Tuesday, February 21, 2017

Jumping to conclusions

There is a beautiful, older lady my family has known for years whom we call Miss Ellen. She is generous and kind and spends her life in service to others. Her heart overflows with love. She’s in her eighties now and is one of my heroes.
When Michael was little, before Simon was born, Miss Ellen would occasionally watch him at her house for an hour or two when Andy and I needed to take care of some business at the church. He loved going to her house because she always made gingersnap cookies and read him as many books as he wanted. She was like a grandmother to him, since none of his biological grandmas lived nearby at the time.
One evening, we left Michael at Miss Ellen’s house for a longer time than usual. We were hosting a dinner at the church and she offered to keep him. When we picked him up, he was not the happy, smiling boy he typically was after spending time with his favorite “grandma.” His shoulders slumped and the frown on his face worried me.
We thanked that dear, lovely woman and took Michael home.
“Did you have fun with Miss Ellen?” I asked.
Michael hung his head. “I guess.”
Andy and I exchanged glances. Something was wrong.
“What's the matter, buddy?” I asked.
He gave a small sniffle and a big sigh. “Miss Ellen beat me,” he said.
My heart constricted. Miss Ellen? She would never lay a hand on Michael. Would she? My mind raced with questions as I tried to remain calm.
“She beat you?” I asked, to clarify. He nodded, another sniffle escaping.
It was like my worst nightmare come true. How could this happen? What were we going to do? I needed to call her right away. I needed to call the authorities. My poor baby!
“What do you mean by that, Michael?” Andy asked, not willing to jump to conclusions.
“She beat me at dinner,” Michael said sadly. “I tried to eat fast, but she finished first.”

Thursday, February 2, 2017

Life is hard

I expected the sadness.
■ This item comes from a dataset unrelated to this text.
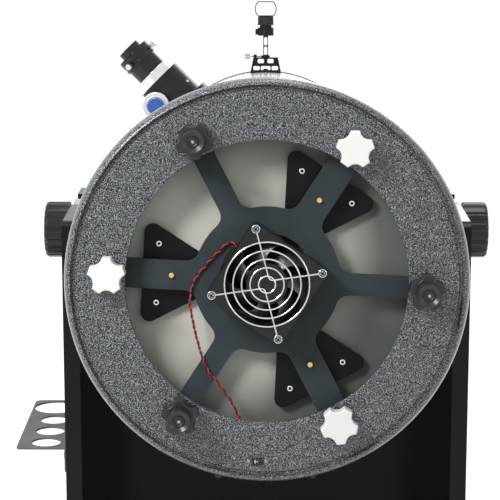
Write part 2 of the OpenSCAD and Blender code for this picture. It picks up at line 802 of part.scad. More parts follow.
module fan_frame() color("#161618") {
    fan_frame_turn() difference() {
        union() {
            difference() {
                slab_y(fan_rear_y, cell_rear_y) round_rect(fan_w, fan_w, fan_corner_r);
                rod_y(fan_bore_r, fan_rear_y - 1, cell_rear_y + 1);
            }
            rod_y(motor_r + 1, cell_rear_y - motor_seat_t, cell_rear_y);
            for (a = [10, 130, 250]) around(a)
                block([motor_r, cell_rear_y - motor_seat_t, -3], [fan_bore_r + 1, cell_rear_y, 3]);
        }
        rod_y(2 + snug, cell_rear_y - motor_seat_t - 1, cell_rear_y + 1);
        for (x = [-1, 1] * fan_hole / 2, z = [-1, 1] * fan_hole / 2) translate([x, 0, z])
            rod_y(fan_screw_r + seat, fan_rear_y - 1, cell_rear_y + 1);
    }
}

blade_count = 7;

module fan_rotor() color("#1a1a1c") fan_frame_turn() {
    hub_front = cell_rear_y - motor_seat_t - loose;
    rod_y(motor_r, fan_rear_y + 1.5, hub_front);
    rod_y(2, hub_front - tiny, cell_rear_y - 0.5);
    middle = (fan_rear_y + 1.5 + hub_front) / 2;
    half_blade = (hub_front - fan_rear_y) * 0.53;
    blade_reach = sqrt(pow(fan_bore_r - 0.9, 2) - pow(half_blade * sin(38) + 0.8, 2));
    for (k = [1:blade_count]) around(360 / blade_count * k) translate([0, middle, 0])
        rotate([38, 0, 0]) block([motor_r - 1, -half_blade, -0.8], [blade_reach, half_blade, 0.8]);
}

// Wire guard: rings on two bent wires that end in an eyelet at each corner
guard_r = fan_bore_r - 0.5;
eyelet_r = 3.2;
elbow_off = 4;
wire_sink = guard_wire * 0.3;
fan_head_y = guard_y - guard_wire / 2 - wire_sink - seat;

module wire_ring(r) rotate([-90, 0, 0]) rotate_extrude() translate([r, 0]) circle(guard_wire / 2, $fn = 16);

module straight_wire(a, b) translate([a.x, 0, a.y])
    around(atan2(b.y - a.y, b.x - a.x)) rod_x(guard_wire / 2, 0, norm(b - a));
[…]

I expected there would be times when feelings of sorrow would wash over me, filling me with grief for the broken lives we are destined to live in a broken world. I expected to dread the day he will go back to his biological parents, even though I don’t know when that will be.
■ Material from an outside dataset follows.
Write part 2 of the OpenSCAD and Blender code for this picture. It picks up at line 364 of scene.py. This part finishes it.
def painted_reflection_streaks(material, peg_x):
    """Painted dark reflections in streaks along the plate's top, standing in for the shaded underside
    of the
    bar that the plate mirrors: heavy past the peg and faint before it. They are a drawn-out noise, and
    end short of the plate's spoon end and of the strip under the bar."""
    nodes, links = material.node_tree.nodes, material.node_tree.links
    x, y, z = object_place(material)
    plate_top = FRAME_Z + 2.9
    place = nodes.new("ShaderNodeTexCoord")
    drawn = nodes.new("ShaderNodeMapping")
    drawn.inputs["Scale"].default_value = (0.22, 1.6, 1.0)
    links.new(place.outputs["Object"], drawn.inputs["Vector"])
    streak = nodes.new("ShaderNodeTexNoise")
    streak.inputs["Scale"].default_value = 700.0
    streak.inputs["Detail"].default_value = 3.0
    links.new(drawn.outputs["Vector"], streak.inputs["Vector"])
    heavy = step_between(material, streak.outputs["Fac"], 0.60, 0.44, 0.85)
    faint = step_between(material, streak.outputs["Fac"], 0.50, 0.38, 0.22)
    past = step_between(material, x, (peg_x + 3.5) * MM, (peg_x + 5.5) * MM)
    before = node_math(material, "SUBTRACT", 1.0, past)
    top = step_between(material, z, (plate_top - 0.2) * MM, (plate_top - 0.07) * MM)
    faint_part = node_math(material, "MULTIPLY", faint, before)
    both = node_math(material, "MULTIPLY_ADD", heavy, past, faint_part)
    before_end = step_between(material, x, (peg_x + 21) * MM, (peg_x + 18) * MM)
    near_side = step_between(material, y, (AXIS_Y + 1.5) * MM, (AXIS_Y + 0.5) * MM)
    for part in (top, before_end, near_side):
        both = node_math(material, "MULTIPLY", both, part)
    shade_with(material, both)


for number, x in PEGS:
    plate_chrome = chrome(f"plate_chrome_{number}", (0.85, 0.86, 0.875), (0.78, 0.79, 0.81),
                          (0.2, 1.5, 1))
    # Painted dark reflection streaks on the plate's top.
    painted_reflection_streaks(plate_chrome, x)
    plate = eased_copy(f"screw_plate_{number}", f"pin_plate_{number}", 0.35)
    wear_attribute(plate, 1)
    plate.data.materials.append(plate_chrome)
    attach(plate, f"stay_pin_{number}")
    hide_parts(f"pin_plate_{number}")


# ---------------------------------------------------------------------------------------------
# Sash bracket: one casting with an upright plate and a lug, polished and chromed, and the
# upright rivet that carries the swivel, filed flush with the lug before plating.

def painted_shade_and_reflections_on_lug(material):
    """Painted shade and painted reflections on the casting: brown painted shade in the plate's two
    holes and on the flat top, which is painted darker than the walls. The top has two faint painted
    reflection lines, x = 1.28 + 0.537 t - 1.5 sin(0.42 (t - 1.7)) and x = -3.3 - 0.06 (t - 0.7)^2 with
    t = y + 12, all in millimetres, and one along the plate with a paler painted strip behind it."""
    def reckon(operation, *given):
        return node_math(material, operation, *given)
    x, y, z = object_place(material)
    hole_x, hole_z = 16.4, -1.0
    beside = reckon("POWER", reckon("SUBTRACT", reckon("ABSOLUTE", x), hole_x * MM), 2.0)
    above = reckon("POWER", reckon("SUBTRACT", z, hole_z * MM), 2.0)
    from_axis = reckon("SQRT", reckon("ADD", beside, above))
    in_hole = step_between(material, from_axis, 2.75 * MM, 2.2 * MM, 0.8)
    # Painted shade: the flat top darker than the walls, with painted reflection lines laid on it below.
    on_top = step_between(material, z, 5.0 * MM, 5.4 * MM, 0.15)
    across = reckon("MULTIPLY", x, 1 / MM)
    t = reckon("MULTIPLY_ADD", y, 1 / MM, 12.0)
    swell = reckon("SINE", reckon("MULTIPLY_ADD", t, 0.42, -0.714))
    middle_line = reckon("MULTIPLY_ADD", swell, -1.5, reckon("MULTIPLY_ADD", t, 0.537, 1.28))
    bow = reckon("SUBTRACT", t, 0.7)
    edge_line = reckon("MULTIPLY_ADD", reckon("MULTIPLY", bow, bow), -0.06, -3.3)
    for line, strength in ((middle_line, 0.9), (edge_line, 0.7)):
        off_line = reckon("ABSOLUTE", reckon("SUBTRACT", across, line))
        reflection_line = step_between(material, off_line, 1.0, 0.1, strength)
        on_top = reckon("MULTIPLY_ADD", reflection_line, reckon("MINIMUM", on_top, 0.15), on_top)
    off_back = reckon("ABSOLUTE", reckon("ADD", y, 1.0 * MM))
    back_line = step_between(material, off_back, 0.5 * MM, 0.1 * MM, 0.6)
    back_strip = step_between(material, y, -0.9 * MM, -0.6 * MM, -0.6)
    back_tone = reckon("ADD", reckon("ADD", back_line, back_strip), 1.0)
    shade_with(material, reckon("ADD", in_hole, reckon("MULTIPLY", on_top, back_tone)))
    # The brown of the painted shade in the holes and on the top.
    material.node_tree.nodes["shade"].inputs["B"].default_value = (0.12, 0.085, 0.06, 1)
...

But I didn’t expect the guilt.

No, I didn’t expect to be tickling his chubby belly, getting him ready for bed at night, only to be struck by feelings of guilt deep in my gut. I didn’t expect to feel like an imposter, masquerading as his mother when I’m not. Or to feel like a thief, stealing love and affection and moments of joy from his biological mother that I will never be able to give back. That I didn’t ask if I could have. That I didn’t earn.

“You’re amazing,” people say. “I could never do what you’re doing. I could never be a foster parent.”

And I smile and say it is my pleasure and my privilege to care for him in his time of need, and that is absolutely true. But all the while I’m wrestling with doubt in my heart about whether I’m doing the right thing. All the while I’m trying to reconcile the fact that I’m snuggling him to sleep every night with the equal fact that his biological mother lays with empty arms, crying, missing him. And she sends me a little pair of shoes for him to wear and says "Kiss him for me."

“She brought this on herself,” you might think. “She made bad choices.”

And you’d be right. She has no one to blame but herself. But he has no fault in this. He didn’t ask to be taken from her, raised by a stranger, or passed back and forth multiple times a week like he’s in the middle of a custody battle. He didn’t do anything wrong.

And so the guilt comes. How will he ever understand that I only want what’s best for him? That I love him? And what is best, anyway? The longer I live, the more people I meet, the more I realize that what’s best isn’t always black and white. What’s best is often more like a mud puddle than a crystal clear stream. I believe in Truth and I believe in the Bible, but the Bible doesn’t say, “Thou shalt be a foster parent” or “Thou shalt not deprive a mother of her child” or “Here is how you know if a mother is unfit.” But it does say, “Love your neighbor as yourself.”

So what do I do?

Maybe it’s silly, but when the sadness comes down on me, the sorrow and grief, the dread, and yes, the guilt, I think about love and I think about getting old. I imagine myself as an 80-year-old woman, reflecting back on my life, and I ask the 80-year-old me: Do you regret what you did? Do you regret loving that boy and doing the best you could for him?

And inevitably she smiles with the wisdom of years, pats her white hair into place, and says, “No.”

No regrets.

And so I will love him. Through the sadness and dread, and the guilt no one prepared me for, I will love him, and pray that God will use whatever frail, broken gift I give for good, and that I will have no regrets.